Le système scolaire ne parvient pas à atténuer le poids de l’héritage familial et, dans la plupart des cas, il reproduit à l’identique les inégalités d’origine.

La résilience pour sortir du cercle vicieux

La transmission du capital culturel semble centrale dans le processus de reproduction sociale et conditionne fortement la réussite scolaire et donc la position sociale de chacun. Serions-nous des prisonniers passifs de notre héritage ? L’individu a pourtant les moyens de rejeter l’héritage qu’on lui attribue. Le neuro-psychiatre Boris Cyrulnik, par le concept de résilience, a mis en évidence la manière de rebondir après un traumatisme, pouvoir redevenir humain après un fracas et rompre ainsi le cercle vicieux de la transmission du malheur. L’individu peut mettre en place un certain nombre de mécanismes pour réagir aux infortunes de l’histoire.
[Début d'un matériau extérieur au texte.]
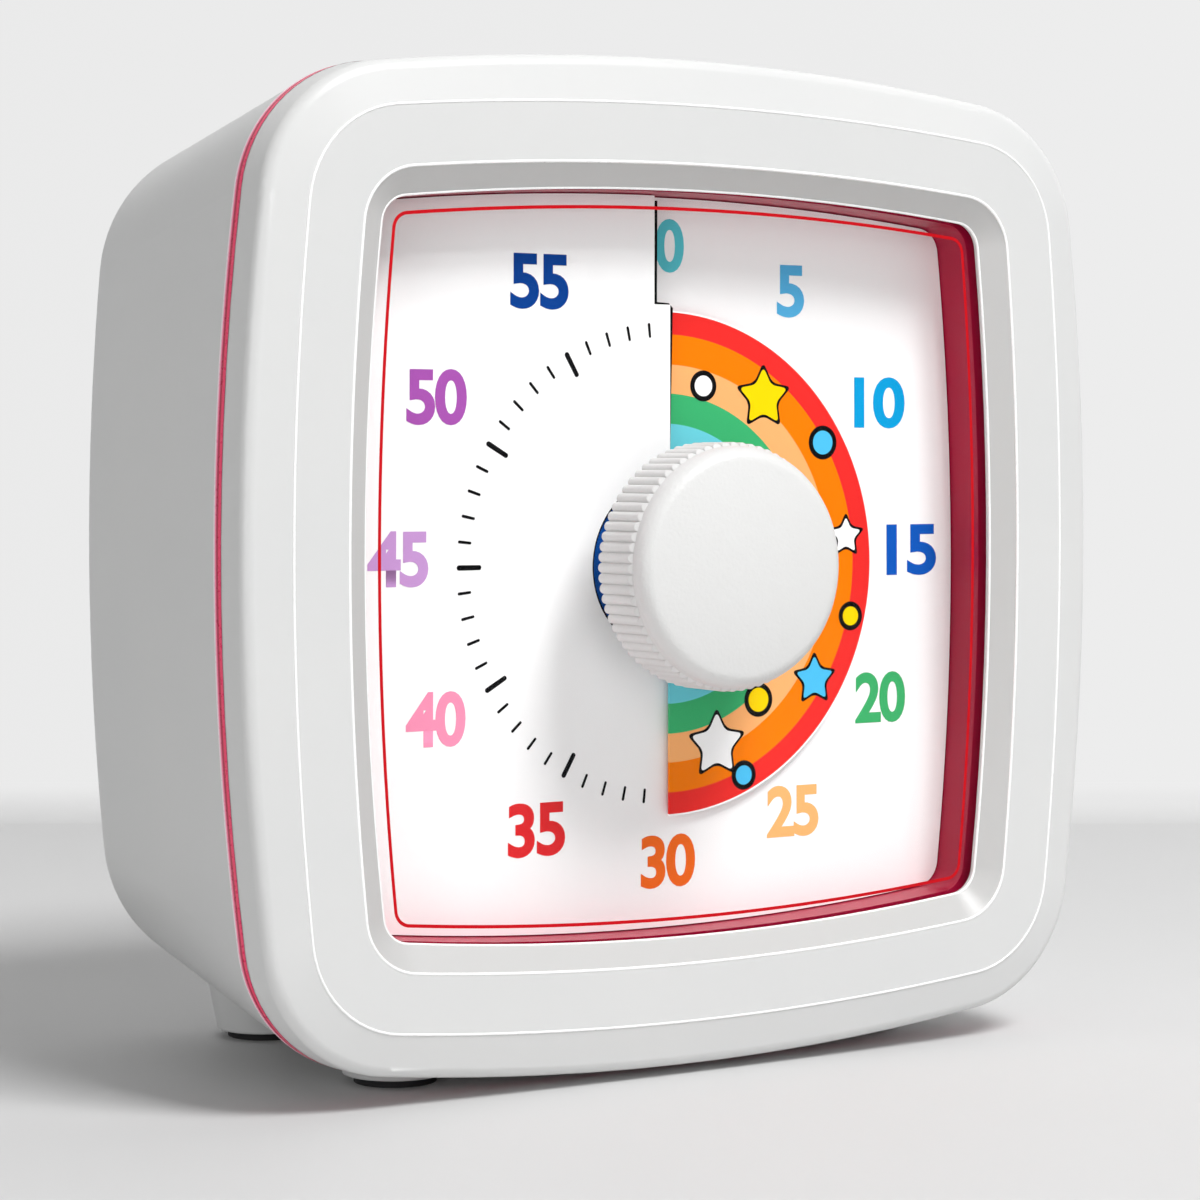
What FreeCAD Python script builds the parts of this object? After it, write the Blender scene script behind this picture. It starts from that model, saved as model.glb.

D’une manière plus générale, certains auteurs, qui s’inscrivent dans les théories sociologiques individualistes, considèrent la transmission comme une base transformable et nécessairement transformée. Toute personne passe par un processus de déconstruction et de reconstruction de son histoire. Dès lors, en passant d’une génération à l’autre, les individus sont amenés à ne pas reproduire.

Et puis, il y a le hasard. Déjà au IVe  siècle avant J.-C., Aristote pensait que tout ne se produit pas par nécessité et que le hasard peut devenir créateur et participer à ce qui se transmet.

Brice Deymié,

Aumônier national des prisons à la FPF

1 Le sens pratique, Pierre Bourdieu, éditions de Minuit, 1980.